Dataset entries:

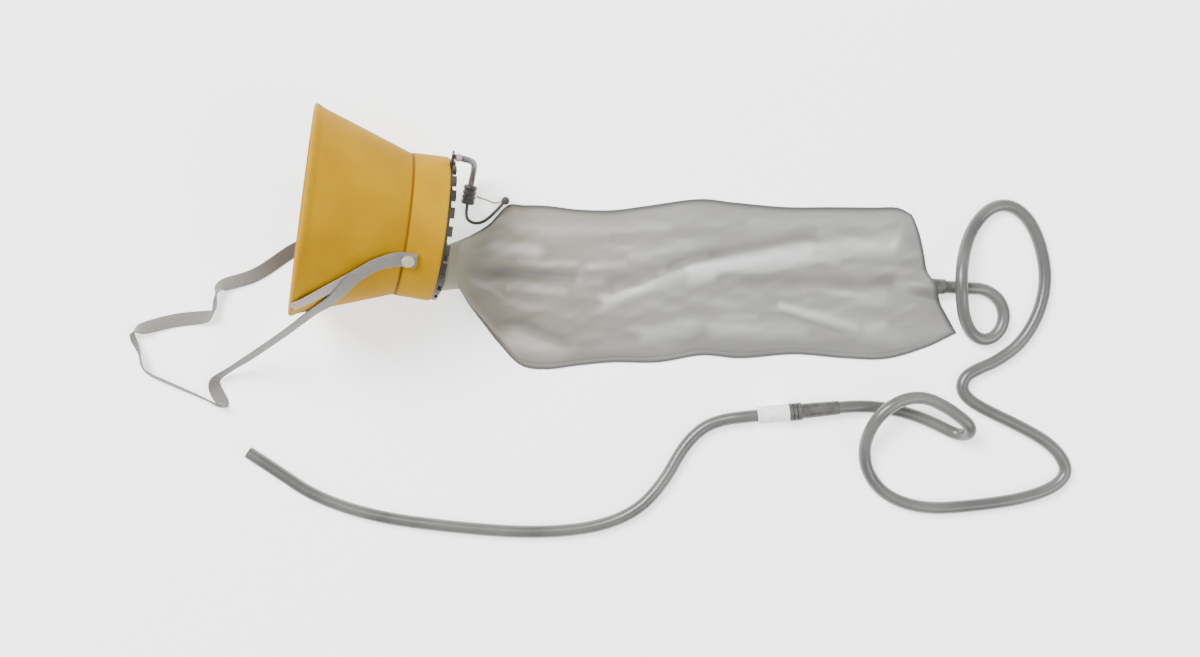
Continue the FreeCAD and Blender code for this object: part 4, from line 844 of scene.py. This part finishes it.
def fine_wrinkles(x, y):
    """Plane waves of random slant, length and phase, most of them running along the bag: each
    is the sine of the distance across it over its length, and sways a little along the bag."""
    draw = np.random.default_rng(WRINKLE_SEED)
    slants = draw.normal(0.0, WRINKLE_SLANT, WRINKLE_WAVES)
    lengths = draw.uniform(*WRINKLE_LENGTHS, WRINKLE_WAVES)
    phases = draw.uniform(0, 2 * math.pi, WRINKLE_WAVES)
    relief = np.zeros_like(x)
    for slant, length, phase in zip(slants, lengths, phases):
        across = y * math.cos(slant) + x * math.sin(slant) * SLANT_SHARE
        sway = SWAY * np.sin(x / SWAY_LENGTH + phase)
        relief += np.sin(2 * math.pi * across / length + phase + sway)
    return relief * WRINKLE_HEIGHT


print("wrinkle waves", WRINKLE_WAVES)

# %% [markdown]
# ### The film's heights
# Slack film lies like a thin pillow with its folds on it, and near the neck it is drawn up
# into a taut oval. At the far end it stands like a tent over the hose's stub, which would
# otherwise poke through. The film is the greater of pillow and tent, joined smoothly.

# %% Film heights
SEAM_THICKNESS = 0.8
SEAM_INSIDE = 0.93
PILLOW_POWER = 0.65
FOLD_FADE_HEIGHT = 6.0
STUB_START = np.array([164.5, -23.6])
TENT_LENGTH = 26.0
TENT_TOP = 10.8
TENT_WIDTH = 6.6
MEET_POWER = 4


def tent_height(x, y):
    """A ridge over the hose's stub: it rises along the film as 3 t ** 2 - 2 t ** 3, and falls
    off beside the stub as exp(-(distance / width) ** 2)."""
    from_stub = np.stack([x, y], axis=-1) - STUB_START
    along = from_stub @ FITTING_WAY[:2]
    beside = from_stub @ np.array([-FITTING_WAY[1], FITTING_WAY[0]])
    rise = np.clip(1 + along / TENT_LENGTH, 0, 1)
    return TENT_TOP * rise ** 2 * (3 - 2 * rise) * np.exp(-(beside / TENT_WIDTH) ** 2)


def film_relief(x, y, inside, height, slack):
    """All folds and wrinkles, which fade near the seams, in the taut part and where it is low."""
    fade = inside * slack * np.clip(height / FOLD_FADE_HEIGHT, 0, 1)
    relief = fold_height(x, y, MAIN_FOLDS) + fold_height(x, y, SMALL_FOLDS) + fine_wrinkles(x, y)
    return relief * fade


def film_heights(s, inside, height, slack, relief, tent):
    """The upper and the lower film over the seams. Slack, the upper one is height times inside
    ** 0.65 plus the relief; taut, the two are the halves of an ellipse. Pillow and tent join as
    the fourth root of the sum of their fourth powers."""
    flat_top = height * inside ** PILLOW_POWER + relief
    bulge = height / 2 * np.sqrt(np.clip(1 - s ** 2, 0, 1))
    pillow = (1 - slack) * (height / 2 + bulge) + slack * flat_top + SEAM_THICKNESS
    upper = (np.maximum(pillow, 0) ** MEET_POWER + tent ** MEET_POWER) ** (1 / MEET_POWER)
    return upper, (1 - slack) * (height / 2 - bulge)


print("tent over the stub %.1f mm" % tent_height(*STUB_START))

# %% [markdown]
# ### Closing the bag
# Each row runs round the bag: from the far seam over the top to the near seam and back under.
# The first rows are a sleeve round the spigot, then a throat widens to the first station, and
# both ends are capped, so the film is one closed shell. Two measures ride along as UV for the
# finish: how far a point is from the nearest weld, and how far its fold stands out.

# %% Bag surface
PORT_ANGLE = -math.pi / 2
PORT_OFFSET = 22.5
NECK_RADIUS = 12.75
NECK_BACK = 75.7
NECK_FRONT = 80.0
SLEEVE_ROWS = 24
THROAT_ROWS = 18
BAG_SIDE = 90
TONE_DEPTH = 4.0
PLAIN_TONE = 0.5
FAR_FROM_WELD = 0.02


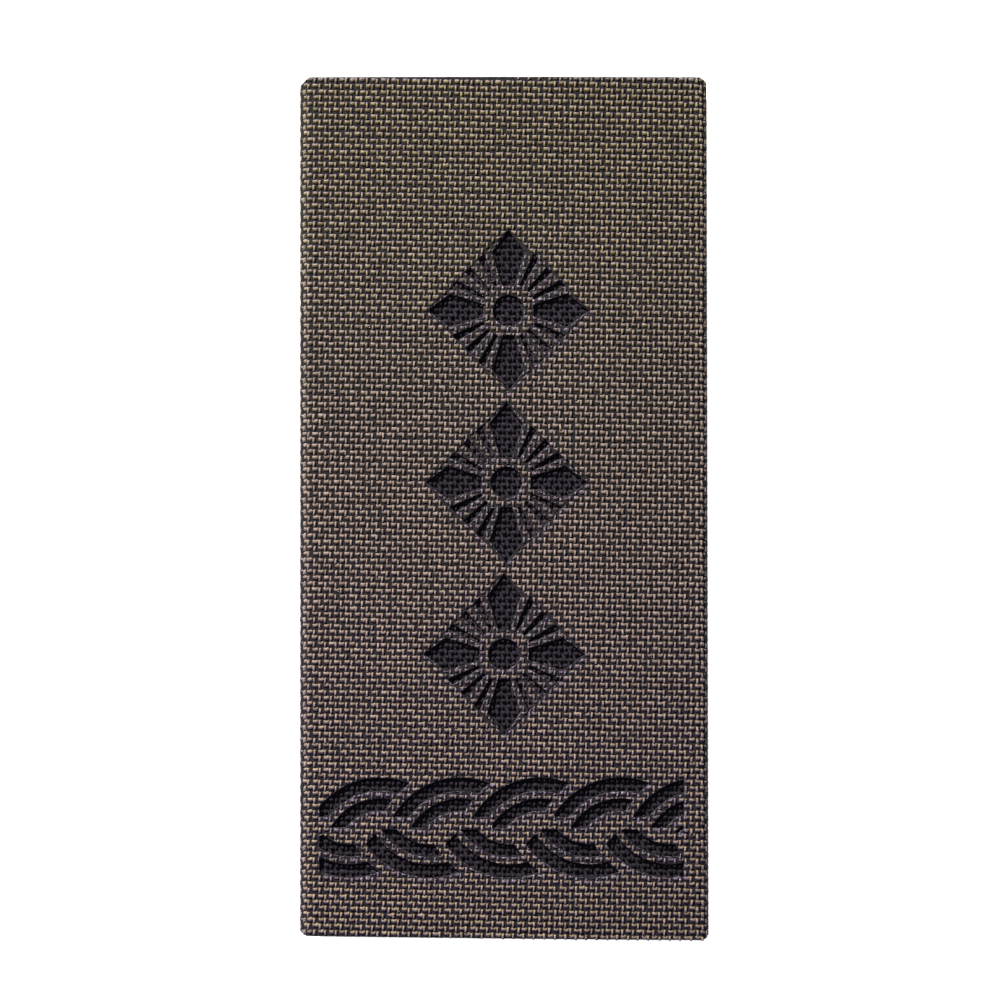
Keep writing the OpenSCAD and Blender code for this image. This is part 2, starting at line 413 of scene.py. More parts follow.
gap_taupe = gap_finish("taupe_gap", (28, 27, 28), (26, 24, 32))
gap_dark = gap_finish("dark_gap", (40, 37, 44), (39, 36, 43))
sealed_taupe = sealed_finish("taupe_sealed", (22, 19, 22), (122, 113, 130))
sealed_end = sealed_finish("taupe_sealed_end", (40, 35, 38), (96, 84, 84))
inner_taupe = inner_weave_finish("taupe_inner", (120, 104, 92), (136, 120, 102))
inner_dark = inner_weave_finish("dark_inner", (36, 34, 42), (32, 30, 37))
print("finishes behind the yarns:", [m.name for m in (gap_taupe, gap_dark, sealed_taupe, inner_taupe)])

# %% [markdown]
# ## Keeping a piece
#
# Every piece ends the same way: its mesh gets an object, its finishes and its shading, and it is tied
# to the board's one body and to a slot of the record. That is written once here.

# %% From mesh to piece
def keep_mesh(mesh, name, finishes, smooth=True):
    piece = bpy.data.objects.new(name, mesh)
    bpy.context.scene.collection.objects.link(piece)
    mesh.materials.clear()
    for finish in finishes:
        mesh.materials.append(finish)
    mesh.polygons.foreach_set("use_smooth", [smooth] * len(mesh.polygons))
    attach(piece, "root")
    print(f"{name}: {sum(len(p.vertices) - 2 for p in mesh.polygons)} triangles")
    return piece


def mesh_from(bm, name):
    mesh = bpy.data.meshes.new(name)
    bm.to_mesh(mesh)
    bm.free()
    return mesh


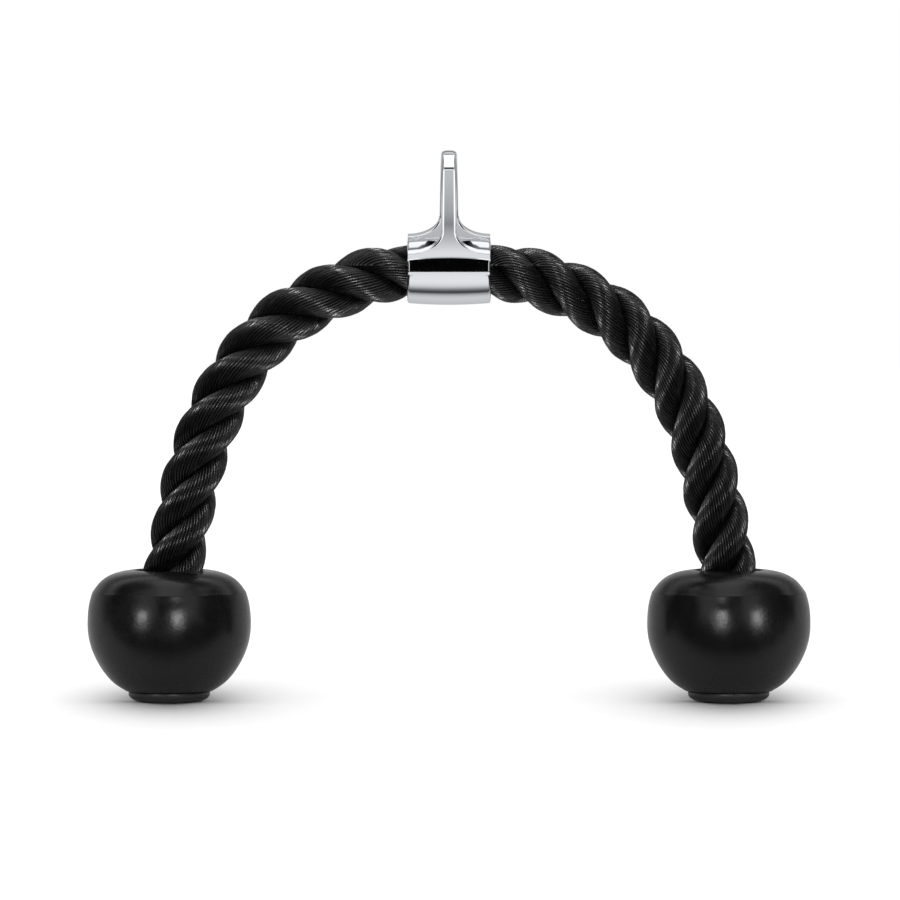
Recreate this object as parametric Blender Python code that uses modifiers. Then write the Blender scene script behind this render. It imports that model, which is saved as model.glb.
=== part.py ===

▸ **Your instructions**
Starting at the line that contains "Recreate this object", quote each remaining line of the entries above, unchanged.

▸ **Correct response**
Recreate this object as parametric Blender Python code that uses modifiers. Then write the Blender scene script behind this render. It imports that model, which is saved as model.glb.
=== part.py ===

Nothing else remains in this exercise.